## EXERCISE
Only the lines from the one with "frame_rails();" through the one with "for node in" are to be restated, word for word, with both of them included.

***** DATASET EXTRACT *****

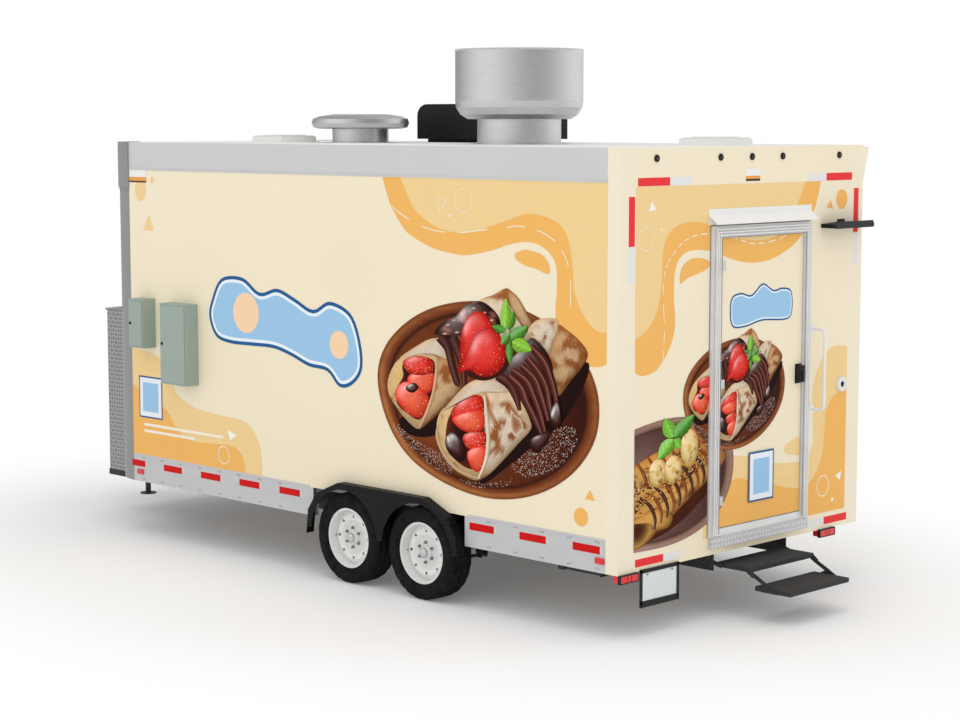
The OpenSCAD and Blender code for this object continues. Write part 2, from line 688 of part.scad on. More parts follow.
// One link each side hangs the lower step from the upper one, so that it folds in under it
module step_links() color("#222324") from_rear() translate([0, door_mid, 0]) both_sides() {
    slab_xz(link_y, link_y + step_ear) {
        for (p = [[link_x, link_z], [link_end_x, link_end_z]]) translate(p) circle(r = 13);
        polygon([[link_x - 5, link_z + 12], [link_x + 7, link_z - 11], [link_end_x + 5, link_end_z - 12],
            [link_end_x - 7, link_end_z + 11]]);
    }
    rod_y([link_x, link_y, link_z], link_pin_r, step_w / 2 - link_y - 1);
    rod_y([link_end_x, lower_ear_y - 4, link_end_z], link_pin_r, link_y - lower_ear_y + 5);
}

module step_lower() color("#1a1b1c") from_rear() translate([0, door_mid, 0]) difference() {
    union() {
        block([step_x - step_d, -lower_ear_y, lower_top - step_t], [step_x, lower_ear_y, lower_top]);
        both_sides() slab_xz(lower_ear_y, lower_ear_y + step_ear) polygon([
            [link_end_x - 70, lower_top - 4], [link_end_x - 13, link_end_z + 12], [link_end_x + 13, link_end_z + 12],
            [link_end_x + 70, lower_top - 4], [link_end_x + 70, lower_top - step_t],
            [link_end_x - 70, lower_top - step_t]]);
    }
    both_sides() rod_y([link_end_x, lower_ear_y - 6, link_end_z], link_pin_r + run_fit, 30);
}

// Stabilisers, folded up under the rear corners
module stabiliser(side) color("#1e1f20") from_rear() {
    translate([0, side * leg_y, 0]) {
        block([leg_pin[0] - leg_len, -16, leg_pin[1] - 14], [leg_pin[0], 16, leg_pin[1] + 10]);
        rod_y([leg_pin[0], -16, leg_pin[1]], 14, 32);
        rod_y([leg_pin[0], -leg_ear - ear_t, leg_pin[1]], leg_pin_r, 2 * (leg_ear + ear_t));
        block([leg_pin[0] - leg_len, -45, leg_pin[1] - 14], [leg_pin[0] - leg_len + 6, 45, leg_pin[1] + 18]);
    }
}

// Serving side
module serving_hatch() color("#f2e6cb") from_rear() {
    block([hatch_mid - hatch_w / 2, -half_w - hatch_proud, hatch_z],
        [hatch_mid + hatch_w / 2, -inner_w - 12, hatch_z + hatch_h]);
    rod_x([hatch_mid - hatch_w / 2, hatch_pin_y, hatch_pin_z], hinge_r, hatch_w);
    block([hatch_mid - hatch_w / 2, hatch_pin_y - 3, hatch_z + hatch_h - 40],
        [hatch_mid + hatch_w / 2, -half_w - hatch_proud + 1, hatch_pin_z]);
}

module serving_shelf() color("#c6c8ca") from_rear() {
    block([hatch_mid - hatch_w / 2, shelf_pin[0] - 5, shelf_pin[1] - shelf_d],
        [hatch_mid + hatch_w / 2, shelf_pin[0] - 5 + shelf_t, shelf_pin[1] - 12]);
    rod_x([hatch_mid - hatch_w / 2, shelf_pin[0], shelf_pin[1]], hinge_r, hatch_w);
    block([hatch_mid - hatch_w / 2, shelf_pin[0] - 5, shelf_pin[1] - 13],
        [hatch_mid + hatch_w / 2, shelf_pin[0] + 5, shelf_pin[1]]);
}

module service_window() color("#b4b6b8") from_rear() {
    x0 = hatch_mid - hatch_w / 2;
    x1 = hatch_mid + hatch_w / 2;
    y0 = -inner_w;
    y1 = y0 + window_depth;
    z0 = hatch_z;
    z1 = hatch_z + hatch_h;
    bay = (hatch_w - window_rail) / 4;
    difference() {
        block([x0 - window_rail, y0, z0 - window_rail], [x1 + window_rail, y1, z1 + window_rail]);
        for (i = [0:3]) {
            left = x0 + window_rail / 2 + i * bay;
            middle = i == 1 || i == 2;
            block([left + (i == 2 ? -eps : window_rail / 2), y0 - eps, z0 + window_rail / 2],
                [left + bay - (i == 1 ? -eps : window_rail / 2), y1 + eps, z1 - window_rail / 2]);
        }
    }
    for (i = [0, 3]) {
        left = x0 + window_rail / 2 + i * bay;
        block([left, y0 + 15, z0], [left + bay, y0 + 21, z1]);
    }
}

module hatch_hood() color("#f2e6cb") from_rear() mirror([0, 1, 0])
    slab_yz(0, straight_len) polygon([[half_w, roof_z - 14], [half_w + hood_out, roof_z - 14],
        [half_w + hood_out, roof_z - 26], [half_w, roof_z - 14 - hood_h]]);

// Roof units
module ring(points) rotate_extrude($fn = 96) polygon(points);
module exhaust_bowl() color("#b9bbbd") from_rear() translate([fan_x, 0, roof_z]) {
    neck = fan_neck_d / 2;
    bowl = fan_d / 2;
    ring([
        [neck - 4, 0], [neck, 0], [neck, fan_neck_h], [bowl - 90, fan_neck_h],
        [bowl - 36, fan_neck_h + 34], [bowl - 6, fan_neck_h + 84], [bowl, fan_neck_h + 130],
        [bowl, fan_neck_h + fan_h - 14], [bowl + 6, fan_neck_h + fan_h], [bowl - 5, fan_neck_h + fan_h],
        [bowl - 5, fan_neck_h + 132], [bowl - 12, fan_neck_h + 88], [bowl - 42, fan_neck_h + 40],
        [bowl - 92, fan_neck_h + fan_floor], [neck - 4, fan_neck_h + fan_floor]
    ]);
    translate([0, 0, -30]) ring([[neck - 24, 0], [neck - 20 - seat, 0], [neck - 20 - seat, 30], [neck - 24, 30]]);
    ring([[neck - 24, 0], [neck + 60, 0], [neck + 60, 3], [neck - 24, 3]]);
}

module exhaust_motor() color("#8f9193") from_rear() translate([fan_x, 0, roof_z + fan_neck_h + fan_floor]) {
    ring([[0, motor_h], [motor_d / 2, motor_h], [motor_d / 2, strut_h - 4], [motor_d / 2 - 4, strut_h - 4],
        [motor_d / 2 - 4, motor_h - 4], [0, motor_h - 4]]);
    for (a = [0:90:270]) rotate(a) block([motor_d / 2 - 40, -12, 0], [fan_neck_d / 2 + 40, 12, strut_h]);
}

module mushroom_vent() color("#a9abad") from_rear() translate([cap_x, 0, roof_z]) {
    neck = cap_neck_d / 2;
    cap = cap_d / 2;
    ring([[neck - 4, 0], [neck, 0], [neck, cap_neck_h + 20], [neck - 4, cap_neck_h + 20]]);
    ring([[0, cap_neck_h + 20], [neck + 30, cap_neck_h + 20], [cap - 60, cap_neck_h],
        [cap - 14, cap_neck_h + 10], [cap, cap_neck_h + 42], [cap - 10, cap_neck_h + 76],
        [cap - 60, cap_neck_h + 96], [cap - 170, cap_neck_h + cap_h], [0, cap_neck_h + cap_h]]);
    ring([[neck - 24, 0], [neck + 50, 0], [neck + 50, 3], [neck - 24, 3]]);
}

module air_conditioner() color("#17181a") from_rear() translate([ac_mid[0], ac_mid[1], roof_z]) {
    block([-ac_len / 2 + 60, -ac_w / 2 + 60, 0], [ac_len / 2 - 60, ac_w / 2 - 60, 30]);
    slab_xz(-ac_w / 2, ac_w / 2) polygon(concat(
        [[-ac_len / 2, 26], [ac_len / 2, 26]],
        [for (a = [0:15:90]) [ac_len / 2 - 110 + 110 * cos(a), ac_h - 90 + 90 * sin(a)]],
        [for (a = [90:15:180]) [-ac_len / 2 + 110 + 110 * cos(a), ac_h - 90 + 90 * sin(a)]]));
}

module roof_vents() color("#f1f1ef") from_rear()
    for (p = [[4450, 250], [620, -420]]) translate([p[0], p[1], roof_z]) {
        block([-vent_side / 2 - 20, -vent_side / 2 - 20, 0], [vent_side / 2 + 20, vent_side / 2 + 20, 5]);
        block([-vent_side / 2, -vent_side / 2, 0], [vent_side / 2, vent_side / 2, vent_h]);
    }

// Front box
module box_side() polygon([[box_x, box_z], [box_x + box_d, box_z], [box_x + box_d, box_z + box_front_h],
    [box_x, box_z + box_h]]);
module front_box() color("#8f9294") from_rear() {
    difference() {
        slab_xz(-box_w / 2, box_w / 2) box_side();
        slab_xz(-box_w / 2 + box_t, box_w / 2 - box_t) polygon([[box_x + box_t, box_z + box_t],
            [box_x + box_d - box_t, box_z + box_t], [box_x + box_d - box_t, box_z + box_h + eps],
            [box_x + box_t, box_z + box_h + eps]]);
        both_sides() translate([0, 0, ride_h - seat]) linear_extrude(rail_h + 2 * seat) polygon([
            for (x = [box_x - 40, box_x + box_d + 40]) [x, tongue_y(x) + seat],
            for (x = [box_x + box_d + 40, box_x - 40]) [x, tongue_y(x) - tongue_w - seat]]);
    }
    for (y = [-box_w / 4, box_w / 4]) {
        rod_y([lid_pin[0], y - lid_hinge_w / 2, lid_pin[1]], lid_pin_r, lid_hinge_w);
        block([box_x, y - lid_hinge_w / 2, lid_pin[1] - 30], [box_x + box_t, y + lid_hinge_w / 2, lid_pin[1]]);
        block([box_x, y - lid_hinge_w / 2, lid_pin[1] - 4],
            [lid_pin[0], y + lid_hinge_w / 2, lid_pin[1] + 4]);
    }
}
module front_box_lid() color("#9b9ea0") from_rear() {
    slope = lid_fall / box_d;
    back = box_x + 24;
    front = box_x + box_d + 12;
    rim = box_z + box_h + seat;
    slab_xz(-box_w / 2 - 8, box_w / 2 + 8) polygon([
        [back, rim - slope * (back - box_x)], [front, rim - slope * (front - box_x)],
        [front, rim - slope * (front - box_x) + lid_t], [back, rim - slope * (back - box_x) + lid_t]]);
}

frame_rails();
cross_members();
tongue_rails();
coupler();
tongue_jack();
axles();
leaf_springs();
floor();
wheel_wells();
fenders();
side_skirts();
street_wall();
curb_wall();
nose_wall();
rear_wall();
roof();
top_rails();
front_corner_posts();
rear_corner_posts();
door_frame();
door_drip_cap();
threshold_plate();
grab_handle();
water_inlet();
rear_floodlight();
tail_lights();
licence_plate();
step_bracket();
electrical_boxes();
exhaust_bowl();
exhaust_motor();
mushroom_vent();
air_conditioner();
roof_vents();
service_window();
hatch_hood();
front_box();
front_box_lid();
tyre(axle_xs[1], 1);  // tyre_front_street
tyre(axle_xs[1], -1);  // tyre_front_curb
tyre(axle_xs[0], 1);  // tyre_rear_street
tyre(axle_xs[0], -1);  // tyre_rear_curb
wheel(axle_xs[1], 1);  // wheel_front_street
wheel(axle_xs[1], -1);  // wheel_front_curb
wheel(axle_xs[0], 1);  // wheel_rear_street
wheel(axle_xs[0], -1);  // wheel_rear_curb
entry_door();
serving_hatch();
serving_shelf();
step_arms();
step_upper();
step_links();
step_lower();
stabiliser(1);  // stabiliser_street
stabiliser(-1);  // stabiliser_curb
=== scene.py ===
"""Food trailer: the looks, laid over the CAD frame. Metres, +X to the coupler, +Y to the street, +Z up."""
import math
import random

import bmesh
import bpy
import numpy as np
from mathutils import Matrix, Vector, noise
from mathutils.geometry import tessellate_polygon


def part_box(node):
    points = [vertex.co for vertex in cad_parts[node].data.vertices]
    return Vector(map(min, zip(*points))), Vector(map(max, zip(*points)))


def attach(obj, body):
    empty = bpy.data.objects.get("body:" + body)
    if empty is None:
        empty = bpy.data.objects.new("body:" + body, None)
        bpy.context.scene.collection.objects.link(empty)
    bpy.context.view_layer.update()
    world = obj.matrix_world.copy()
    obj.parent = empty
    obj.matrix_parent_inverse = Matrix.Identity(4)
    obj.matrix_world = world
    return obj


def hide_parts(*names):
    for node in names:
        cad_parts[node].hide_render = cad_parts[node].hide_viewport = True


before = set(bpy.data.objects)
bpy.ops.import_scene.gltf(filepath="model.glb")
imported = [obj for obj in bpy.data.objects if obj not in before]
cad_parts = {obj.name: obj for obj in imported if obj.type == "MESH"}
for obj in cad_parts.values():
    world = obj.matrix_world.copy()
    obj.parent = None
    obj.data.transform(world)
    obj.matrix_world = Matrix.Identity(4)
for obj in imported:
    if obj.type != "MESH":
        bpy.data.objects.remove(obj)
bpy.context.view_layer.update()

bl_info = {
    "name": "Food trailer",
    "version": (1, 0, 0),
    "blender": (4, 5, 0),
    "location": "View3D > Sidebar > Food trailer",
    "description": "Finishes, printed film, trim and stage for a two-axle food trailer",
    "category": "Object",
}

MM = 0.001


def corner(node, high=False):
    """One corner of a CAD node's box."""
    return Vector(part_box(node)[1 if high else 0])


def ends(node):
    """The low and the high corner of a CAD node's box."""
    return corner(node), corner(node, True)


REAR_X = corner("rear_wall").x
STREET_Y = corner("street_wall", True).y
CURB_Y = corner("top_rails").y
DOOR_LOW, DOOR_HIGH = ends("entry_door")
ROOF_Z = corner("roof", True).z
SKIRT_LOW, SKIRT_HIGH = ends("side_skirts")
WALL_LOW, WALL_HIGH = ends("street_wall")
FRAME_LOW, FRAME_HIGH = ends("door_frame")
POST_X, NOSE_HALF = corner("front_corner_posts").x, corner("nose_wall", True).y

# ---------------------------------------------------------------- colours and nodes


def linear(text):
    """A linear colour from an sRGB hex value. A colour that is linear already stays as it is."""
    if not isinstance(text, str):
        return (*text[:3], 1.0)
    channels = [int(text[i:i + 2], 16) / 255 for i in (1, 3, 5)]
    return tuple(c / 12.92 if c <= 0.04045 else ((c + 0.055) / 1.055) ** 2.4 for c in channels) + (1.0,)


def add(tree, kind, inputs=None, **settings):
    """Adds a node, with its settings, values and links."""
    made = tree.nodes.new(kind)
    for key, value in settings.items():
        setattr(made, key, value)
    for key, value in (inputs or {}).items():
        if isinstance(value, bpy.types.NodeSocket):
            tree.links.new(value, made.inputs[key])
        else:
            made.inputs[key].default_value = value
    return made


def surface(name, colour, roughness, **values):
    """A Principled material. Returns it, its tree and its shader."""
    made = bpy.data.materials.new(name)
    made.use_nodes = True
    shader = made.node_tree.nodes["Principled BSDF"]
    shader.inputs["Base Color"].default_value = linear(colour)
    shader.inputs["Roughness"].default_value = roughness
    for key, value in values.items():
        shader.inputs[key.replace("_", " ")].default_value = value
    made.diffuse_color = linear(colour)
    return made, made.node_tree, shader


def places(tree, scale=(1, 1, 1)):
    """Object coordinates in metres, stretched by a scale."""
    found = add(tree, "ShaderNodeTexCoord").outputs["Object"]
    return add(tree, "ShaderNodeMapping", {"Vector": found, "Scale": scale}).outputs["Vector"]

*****

## RESULT
frame_rails();
cross_members();
tongue_rails();
coupler();
tongue_jack();
axles();
leaf_springs();
floor();
wheel_wells();
fenders();
side_skirts();
street_wall();
curb_wall();
nose_wall();
rear_wall();
roof();
top_rails();
front_corner_posts();
rear_corner_posts();
door_frame();
door_drip_cap();
threshold_plate();
grab_handle();
water_inlet();
rear_floodlight();
tail_lights();
licence_plate();
step_bracket();
electrical_boxes();
exhaust_bowl();
exhaust_motor();
mushroom_vent();
air_conditioner();
roof_vents();
service_window();
hatch_hood();
front_box();
front_box_lid();
tyre(axle_xs[1], 1);  // tyre_front_street
tyre(axle_xs[1], -1);  // tyre_front_curb
tyre(axle_xs[0], 1);  // tyre_rear_street
tyre(axle_xs[0], -1);  // tyre_rear_curb
wheel(axle_xs[1], 1);  // wheel_front_street
wheel(axle_xs[1], -1);  // wheel_front_curb
wheel(axle_xs[0], 1);  // wheel_rear_street
wheel(axle_xs[0], -1);  // wheel_rear_curb
entry_door();
serving_hatch();
serving_shelf();
step_arms();
step_upper();
step_links();
step_lower();
stabiliser(1);  // stabiliser_street
stabiliser(-1);  // stabiliser_curb
=== scene.py ===
"""Food trailer: the looks, laid over the CAD frame. Metres, +X to the coupler, +Y to the street, +Z up."""
import math
import random

import bmesh
import bpy
import numpy as np
from mathutils import Matrix, Vector, noise
from mathutils.geometry import tessellate_polygon


def part_box(node):
    points = [vertex.co for vertex in cad_parts[node].data.vertices]
    return Vector(map(min, zip(*points))), Vector(map(max, zip(*points)))


def attach(obj, body):
    empty = bpy.data.objects.get("body:" + body)
    if empty is None:
        empty = bpy.data.objects.new("body:" + body, None)
        bpy.context.scene.collection.objects.link(empty)
    bpy.context.view_layer.update()
    world = obj.matrix_world.copy()
    obj.parent = empty
    obj.matrix_parent_inverse = Matrix.Identity(4)
    obj.matrix_world = world
    return obj


def hide_parts(*names):
    for node in names:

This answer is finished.